▶ Set exercise
Return the lines from the one that contains "on the floor" through the one that contains "if empty is", both included, exactly as written and with nothing added.

▶ Data segment

— begin —

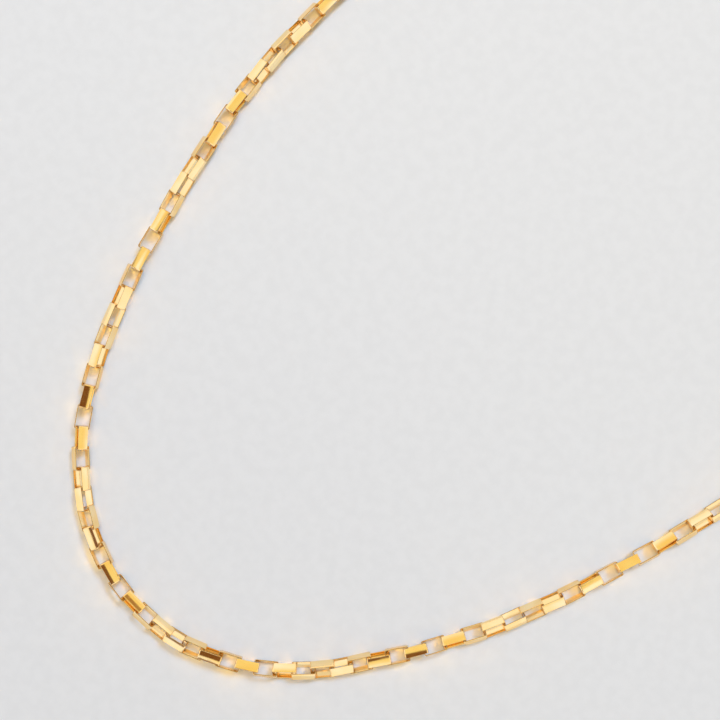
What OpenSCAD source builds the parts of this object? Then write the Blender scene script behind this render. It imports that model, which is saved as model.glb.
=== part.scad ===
// Elongated box chain necklace, laid out flat as a closed loop.
// Every link is a flat strip bent into a long rectangular loop. Neighbouring links are turned
// 90 degrees to each other, and the end wall of each one stands inside the opening of the next.
// The loop lies on z = 0, with the clasp at the back (+Y) and the front of the necklace at -Y.

/* [Link] */
// Outside length of a link, along the chain
link_len = 3.95; // [3.95:0.05:4.1]
// Outside width of a link, across its opening
link_w = 2.45; // [2.45:0.05:2.65]
// Width of the flat strip that a link is bent from
strip_w = 1.5; // [1.4:0.05:1.5]
// Thickness of the strip
strip_t = 0.15; // [0.12:0.01:0.15]
// Outside radius of the bent corners
bend_r = 0.25; // [0.2:0.01:0.25]

/* [Clasp] */
// Thickness of the clasp's body
clasp_t = 2.4; // [2.2:0.1:2.6]
// Thickness of the two eyes
eye_t = 1.5; // [1.2:0.1:1.6]
// Radius of the hole in each eye
eye_hole_r = 1.3; // [1.25:0.05:1.4]
// Width of metal round each hole
eye_rim = 0.75; // [0.6:0.05:0.8]
// Distance between the centres of the two holes
eye_spacing = 6.6; // [6.4:0.1:7]
// Width of the clasp's body
clasp_w = 3.4; // [3:0.1:4]

/* [Hidden] */

gold = [0.93, 0.74, 0.36];

// Links in the loop, an odd number, so that both end links stand upright in the clasp
link_count = 133;

// Route of the loop as laid, counterclockwise from the middle of the clasp
ROUTE = [
    [5, 117], [-21, 110.5], [-41, 92], [-49, 62], [-48.5, 33], [-46, 14.5], [-40.5, -4.5],
    [-32, -25.5], [-20, -43], [-3.5, -53], [14.5, -53], [30, -43.5], [40, -28.5], [48, -10.5],
    [53.5, 10.5], [57, 32], [58.5, 62], [51, 92], [31, 110.5]
];
// Straight pieces in each span between two route points
span_steps = 12;

// Distance from joint to joint, shorter where the chain lies slack: link number, distance
PITCH = [
    [0, 3.39], [32, 3.39], [34, 3.12], [41, 3.12], [44, 3.48], [53, 3.48], [58, 3.38],
    [65, 3.12], [82, 3.12], [85, 3.48], [98, 3.48], [102, 3.3], [132, 3.3]
];

// Turn of the chain about its own line: link number, roll in degrees
ROLL = [
    [0, 0], [28, 0], [36, -55], [44, -150], [52, -245], [60, -330],
    [68, -415], [77, -510], [88, -605], [97, -680], [108, -720], [132, -720]
];

// Rise of the chain's line from lying square to lying on its edges: link number, share
LIFT = [[0, 0], [24, 0], [30, 1], [106, 1], [112, 0], [132, 0]];

// Each link also lies a little askew in its neighbours, by up to these angles
askew_roll = 0.4;
askew_turn = 0.3;
askew_tip = 0.3;

// Gap between the end wall of an end link and the edge of the eye that it stands in
eye_clear = 0.25;

// Points in each bent corner of a link, outside and inside
bend_points = 4;
inner_bend_points = 3;

// The loop's line, as points and as the distance along it to each point
spans = len(ROUTE);
function route_point(i) = ROUTE[(i + spans) % spans];
function blend(a, b, c, d, t) =
    (2 * b + (c - a) * t + (2 * a - 5 * b + 4 * c - d) * t * t
     + (3 * b - a - 3 * c + d) * t * t * t) / 2;
LINE = [
    for (i = [0 : spans - 1], s = [0 : span_steps - 1])
        blend(route_point(i - 1), route_point(i), route_point(i + 1), route_point(i + 2),
              s / span_steps),
    ROUTE[0]
];
function running_sum(v) =
    [for (i = 0, s = 0; i <= len(v); s = s + (i < len(v) ? v[i] : 0), i = i + 1) s];
ALONG = running_sum([for (i = [1 : len(LINE) - 1]) norm(LINE[i] - LINE[i - 1])]);
loop_len = ALONG[len(ALONG) - 1];
LINE_X = [for (i = [0 : len(LINE) - 1]) [ALONG[i], LINE[i].x]];
LINE_Y = [for (i = [0 : len(LINE) - 1]) [ALONG[i], LINE[i].y]];
function line_at(s) = [lookup(s, LINE_X), lookup(s, LINE_Y)];

// Distance from the middle of the clasp to the middle of an end link
end_reach = eye_spacing / 2 + sqrt(pow(eye_hole_r, 2) - pow(strip_w / 2, 2)) - eye_clear
            + link_len / 2 - strip_t;

// Joints along the line: the pitch table is stretched a little so that the loop closes exactly
TABLE_PITCH = [for (i = [0 : link_count - 1]) lookup(i, PITCH)];
TABLE_SUM = running_sum(TABLE_PITCH);
table_reach = TABLE_SUM[link_count] - (TABLE_PITCH[0] + TABLE_PITCH[link_count - 1]) / 2;
stretch = (loop_len - 2 * end_reach) / table_reach;
JOINT_S = [for (s = TABLE_SUM) end_reach + (s - TABLE_PITCH[0] / 2) * stretch];

// Height of the chain's line: half a link's width where it lies square, and half its diagonal
// where it turns, because there its links rest on their edges
square_z = link_w / 2;
diagonal_z = norm([link_w, strip_w]) / 2;
function line_z(i) = square_z + lookup(i, LIFT) * (diagonal_z - square_z);
JOINT = [
    for (j = [0 : link_count])
        concat(line_at(JOINT_S[j]), line_z(j - 0.5))
];

// Place of link i: its middle, and its turn, tip and roll in degrees
function wobble(i, k) = sin(137 * k * i);
function middle(i) = (JOINT[i] + JOINT[i + 1]) / 2;
function stride(i) = JOINT[i + 1] - JOINT[i];
function turn(i) = atan2(stride(i).y, stride(i).x) + askew_turn * wobble(i, 2);
function tip(i) = askew_tip * wobble(i, 3) - asin(stride(i).z / norm(stride(i)));
function roll(i) = lookup(i, ROLL) + (i % 2 == 0 ? 90 : 0) + askew_roll * wobble(i, 1);

// A point of link i, carried to its place in the loop
function rolled(p, a) = [p.x, p.y * cos(a) - p.z * sin(a), p.y * sin(a) + p.z * cos(a)];
function tipped(p, a) = [p.x * cos(a) + p.z * sin(a), p.y, p.z * cos(a) - p.x * sin(a)];
function turned(p, a) = [p.x * cos(a) - p.y * sin(a), p.x * sin(a) + p.y * cos(a), p.z];
function placed(p, i) = middle(i) + turned(tipped(rolled(p, roll(i)), tip(i)), turn(i));

// Outline with round corners, as points
function corner(x, y, r, from, n) = [
    for (k = [0 : n - 1])
        let (a = from + 90 * k / (n - 1))
        [x + r * cos(a), y + r * sin(a)]
];
function round_box(l, w, r, n) = concat(
    corner(l / 2 - r, w / 2 - r, r, 0, n), corner(r - l / 2, w / 2 - r, r, 90, n),
    corner(r - l / 2, r - w / 2, r, 180, n), corner(l / 2 - r, r - w / 2, r, 270, n)
);

// Reach of the whole loop, whose middle goes to the origin and whose lowest point to z = 0
CORNERS = [
    for (i = [0 : link_count - 1], p = round_box(link_len, link_w, bend_r, bend_points),
         side = [-0.5, 0.5])
        placed([p.x, p.y, side * strip_w], i)
];
clasp_line = line_at(loop_len - 0.5) - line_at(0.5);
clasp_turn = atan2(clasp_line.y, clasp_line.x);
clasp_top = ROUTE[0].y + abs(sin(clasp_turn)) * eye_spacing / 2 + eye_hole_r + eye_rim;
low_x = min([for (p = CORNERS) p.x]);
high_x = max([for (p = CORNERS) p.x]);
low_y = min([for (p = CORNERS) p.y]);
high_y = max(clasp_top, max([for (p = CORNERS) p.y]));
low_z = min([for (p = CORNERS) p.z]);
centre = [(low_x + high_x) / 2, (low_y + high_y) / 2, low_z];

// One link, its length along X and its opening facing Z
module link() {
    linear_extrude(strip_w, center = true)
        difference() {
            polygon(round_box(link_len, link_w, bend_r, bend_points));
            polygon(round_box(link_len - 2 * strip_t, link_w - 2 * strip_t,
                              bend_r - strip_t, inner_bend_points));
        }
}

// All the links of the loop, each interlocked with the next
module chain() {
    color(gold)
        for (i = [0 : link_count - 1])
            translate(middle(i) - centre)
                rotate([0, tip(i), turn(i)])
                    rotate([roll(i), 0, 0])
                        link();
}

// The clasp, closed: a thick body between two thinner eyes, resting on the floor
module clasp() {
    $fn = 48;
    color(gold)
        translate([ROUTE[0].x - centre.x, ROUTE[0].y - centre.y, clasp_t / 2])
            rotate([0, 0, clasp_turn])
                difference() {
                    union() {
                        for (side = [-0.5, 0.5])
                            translate([side * eye_spacing, 0, 0])
                                cylinder(h = eye_t, r = eye_hole_r + eye_rim, center = true);
                        cube([eye_spacing - 2 * eye_hole_r, clasp_w, clasp_t], center = true);
                    }
                    for (side = [-0.5, 0.5])
                        translate([side * eye_spacing, 0, 0])
                            cylinder(h = clasp_t + 1, r = eye_hole_r, center = true);
                }
}

chain();
clasp();
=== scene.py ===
"""Elongated box chain necklace, dressed for a high-key studio picture from straight above."""

import logging
import math
from bisect import bisect_right
from dataclasses import dataclass
from enum import Enum, IntEnum
from typing import Iterable, Sequence, Union

import bmesh
import bpy
from mathutils import Matrix, Vector


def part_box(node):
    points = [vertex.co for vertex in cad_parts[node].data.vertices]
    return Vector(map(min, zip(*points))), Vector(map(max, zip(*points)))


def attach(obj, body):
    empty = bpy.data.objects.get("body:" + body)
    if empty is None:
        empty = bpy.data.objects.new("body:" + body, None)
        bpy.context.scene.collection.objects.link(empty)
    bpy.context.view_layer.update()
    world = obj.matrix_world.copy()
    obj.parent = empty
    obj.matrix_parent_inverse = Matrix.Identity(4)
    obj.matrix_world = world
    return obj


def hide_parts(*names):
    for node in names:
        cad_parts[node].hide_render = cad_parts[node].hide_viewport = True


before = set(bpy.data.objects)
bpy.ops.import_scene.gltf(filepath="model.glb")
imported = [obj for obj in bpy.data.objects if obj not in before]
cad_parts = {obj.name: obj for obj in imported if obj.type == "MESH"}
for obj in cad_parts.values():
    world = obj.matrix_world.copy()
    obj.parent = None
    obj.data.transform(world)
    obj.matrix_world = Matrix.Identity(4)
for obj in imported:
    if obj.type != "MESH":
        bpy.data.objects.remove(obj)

LOG = logging.getLogger("necklace")

MM = 0.001
UV_MAP = "strip"
SQUARE_TO_Z = 0.9  # the least Z of a unit normal that counts as pointing up or down
FLAT_FACES_LEAD = 100  # lets the large flat faces rule the smooth shading, not the bevels

Point = tuple[float, float]
Colour = tuple[float, float, float]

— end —

▶ Result
// The clasp, closed: a thick body between two thinner eyes, resting on the floor
module clasp() {
    $fn = 48;
    color(gold)
        translate([ROUTE[0].x - centre.x, ROUTE[0].y - centre.y, clasp_t / 2])
            rotate([0, 0, clasp_turn])
                difference() {
                    union() {
                        for (side = [-0.5, 0.5])
                            translate([side * eye_spacing, 0, 0])
                                cylinder(h = eye_t, r = eye_hole_r + eye_rim, center = true);
                        cube([eye_spacing - 2 * eye_hole_r, clasp_w, clasp_t], center = true);
                    }
                    for (side = [-0.5, 0.5])
                        translate([side * eye_spacing, 0, 0])
                            cylinder(h = clasp_t + 1, r = eye_hole_r, center = true);
                }
}

chain();
clasp();
=== scene.py ===
"""Elongated box chain necklace, dressed for a high-key studio picture from straight above."""

import logging
import math
from bisect import bisect_right
from dataclasses import dataclass
from enum import Enum, IntEnum
from typing import Iterable, Sequence, Union

import bmesh
import bpy
from mathutils import Matrix, Vector


def part_box(node):
    points = [vertex.co for vertex in cad_parts[node].data.vertices]
    return Vector(map(min, zip(*points))), Vector(map(max, zip(*points)))


def attach(obj, body):
    empty = bpy.data.objects.get("body:" + body)
    if empty is None:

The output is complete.